Il credito Iva non si consolida allo scadere dei termini di accertamento
L’ordinanza 2834/2020 della Cassazione: i mancati controlli entro i termini non cristallizzano il diritto
Nel caso in cui il contribuente abbia esposto un credito Iva in dichiarazione, richiedendolo a rimborso, l’omesso espletamento di accertamenti da parte del Fisco entro i termini decadenziali per l’esercizio del potere accertativo, non comporta il consolidamento del diritto del contribuente al rimborso richiesto. Lo ha stabilito l’ordinanza 2834/2020 della Cassazione.
Costituisce principio consolidato nella giurisprudenza di legittimità quello per cui, in tema di imposte sui redditi, qualora il contribuente abbia evidenziato nella dichiarazione un credito d’imposta, non trova applicazione, ai fini del rimborso del relativo importo, il termine di decadenza di 48 mesi previsto dall’articolo 38 del Dpr 602/1973, non occorrendo la presentazione di un’apposita istanza, in quanto l’Amministrazione finanziaria, resa edotta con la dichiarazione dei conteggi effettuati dal contribuente, è posta in condizione di conoscere la pretesa creditoria; la relativa azione è pertanto sottoposta all’ordinario termine di prescrizione decennale, sulla cui decorrenza non incide il limite temporale stabilito per il controllo formale o cartolare delle dichiarazioni e la liquidazione delle somme dovute (Sezioni Unite 2687/2007 e Cassazione 7706/2013).
Le Sezioni Unite, con la sentenza 5069/2016, hanno stabilito che, qualora il contribuente abbia presentato la dichiarazione annuale ai fini di una imposta, esponendo un credito a rimborso, l’Amministrazione finanziaria non è tenuta a provvedere sulla richiesta di rimborso nei medesimi termini di decadenza stabiliti per procedere all’accertamento in rettifica, poiché i termini decadenziali in questione sono apposti solo alle attività di accertamento di un credito dell’Amministrazione e non a quelle con cui l’Amministrazione contesti la sussistenza di un suo debito, di talché, decorso il termine per l’accertamento, all’Amministrazione finanziaria viene consentito di contestare il contenuto di un atto del contribuente solo nella misura in cui tale contestazione consenta all’Amministrazione stessa di evitare un esborso e non invece sotto il profilo in cui la medesima contestazione comporterebbe l’affermazione di un credito dell’Amministrazione, in applicazione del principio civilistico stabilito dall’articolo 1442 del Codice civile, secondo cui quae temporalia ad agendum perpetua ad excepiendum (conforme, Cassazione 3472/2018).

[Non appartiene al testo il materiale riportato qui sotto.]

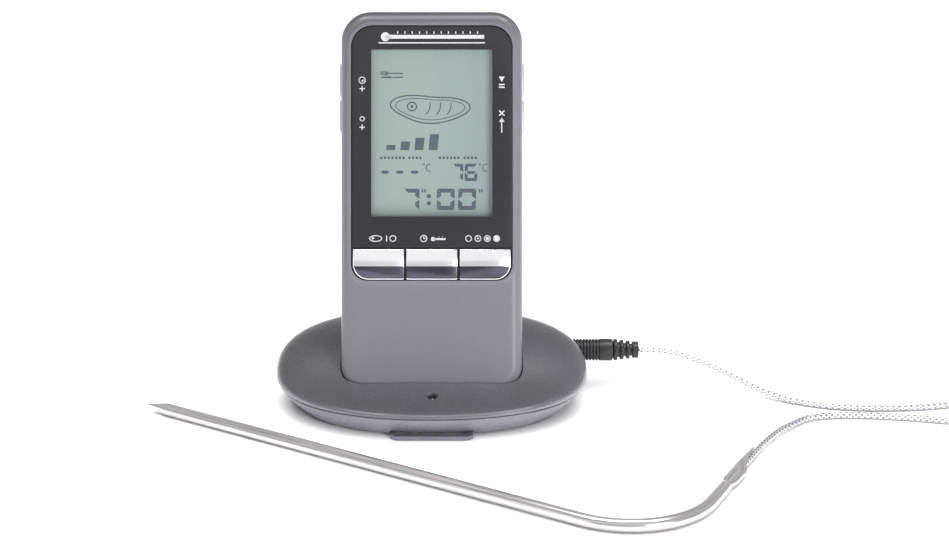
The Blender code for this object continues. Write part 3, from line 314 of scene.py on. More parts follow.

Anche con la pronuncia odierna è stato quindi stabilito che, in tema di rimborso d’imposta, non è previsto - né dall’articolo 38 del Dpr 602/1973, né da altre disposizioni - l’onere dell’Amministrazione finanziaria di svolgere attività di rettifica della dichiarazione in cui è stato esposto il credito, sicché, anche in assenza di accertamenti nei termini di legge, non si consolida l’asserito diritto del contribuente (tra le tante, Cassazione 15695/2017 e 24295/2019 in materia di imposte dirette).
Nel caso di specie, però, si trattava di un credito Iva, e invero, al riguardo, la Suprema corte in passato ha sempre stabilito che, ai sensi dell’articolo 38-bis del Dpr 633/1972, il credito del contribuente per il rimborso dell’Iva, versata in misura superiore al dovuto, si consolida decorsi due anni dal termine per la presentazione della dichiarazione annuale senza che l’Amministrazione finanziaria abbia notificato alcun avviso di rettifica o di accertamento ed è esigibile alla scadenza dei successivi tre mesi; pertanto, il termine di prescrizione decennale del diritto al rimborso decorre a partire da due anni e tre mesi dalla data di presentazione della dichiarazione annuale, non essendo il diritto medesimo esigibile prima del decorso di detto termine (si vedano Cassazione 19510/2003, 15679/2004, 18327/2007, 13933/2011).